One of the more telling facts that the Times mentions is that Trump paid no taxes in 10 out of 15 years. ...........but they never tell us what he paid in taxes during those other 5 years.

This is dishonest reporting by the Times because the average person, making a salary or wage pays pretty much close to the same amount of tax every year and can't imagine, not paying any taxes for a large number of those years.

As a trader, I used to be massively successful from the mid 90's to late 2000's. 

There were a couple of years that I paid a 6 figure amount just in fed taxes. But there were several years that I lost money. 

Guess how much in tax I paid in those years? 

Not only did I not pay taxes, my high priced tax accountant(that charged $200/hour) got me a refund from previous taxes that I paid when I made a massive amount of money.

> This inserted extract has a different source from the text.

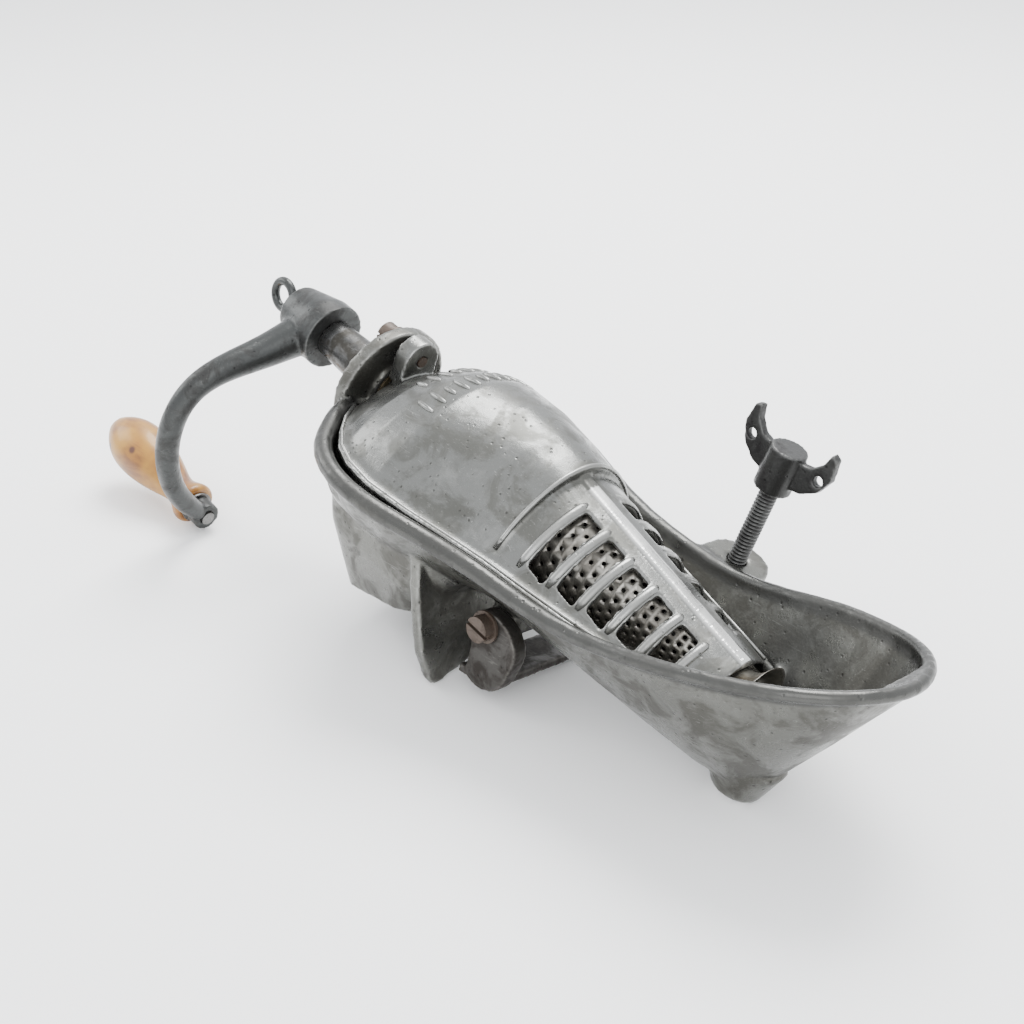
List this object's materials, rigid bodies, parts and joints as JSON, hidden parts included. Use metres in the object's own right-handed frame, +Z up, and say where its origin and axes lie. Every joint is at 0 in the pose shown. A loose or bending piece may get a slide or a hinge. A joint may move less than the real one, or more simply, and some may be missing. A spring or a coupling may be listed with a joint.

I still ended up paying my fair share without using loopholes and tricks like Trump probably did  but not paying taxes in years of losses is not uncommon in high risk taking professions.

It looks like Trump made a couple of billion on his tv show and endorsements. Why did they not report what he paid in taxes in those years?


Also, he paid one of the best tax experts to do his taxes legally, using the laws to save him the most money. Trump did not do his own taxes. 


So I certainly would not be interested in investing my money in one of Trumps business ventures. It looks like he has a history of making many bad decisions there.

I also would not be interested on getting moral advice from him or using him as an example for character traits or honesty, sadly enough.  It would be wonderful to have a president that could at least pretend to have these traits. 

My favorite president has always been  Jimmy Carter because he had those traits, even though he failed because of his policies.

But with Trump, for me the main thing to look at is his agenda and actions as president.

Are they good for America or not? Has he followed thru with actions consistent with his promises?

Is Bidens agenda good for America or not?

Since I am for socialized medicine, Biden wins on this one, very important part of the equation. 

On every other item, Trumps agenda and actions blow away Biden. 

We are hiring Trump or Biden to do the job of president of the United States.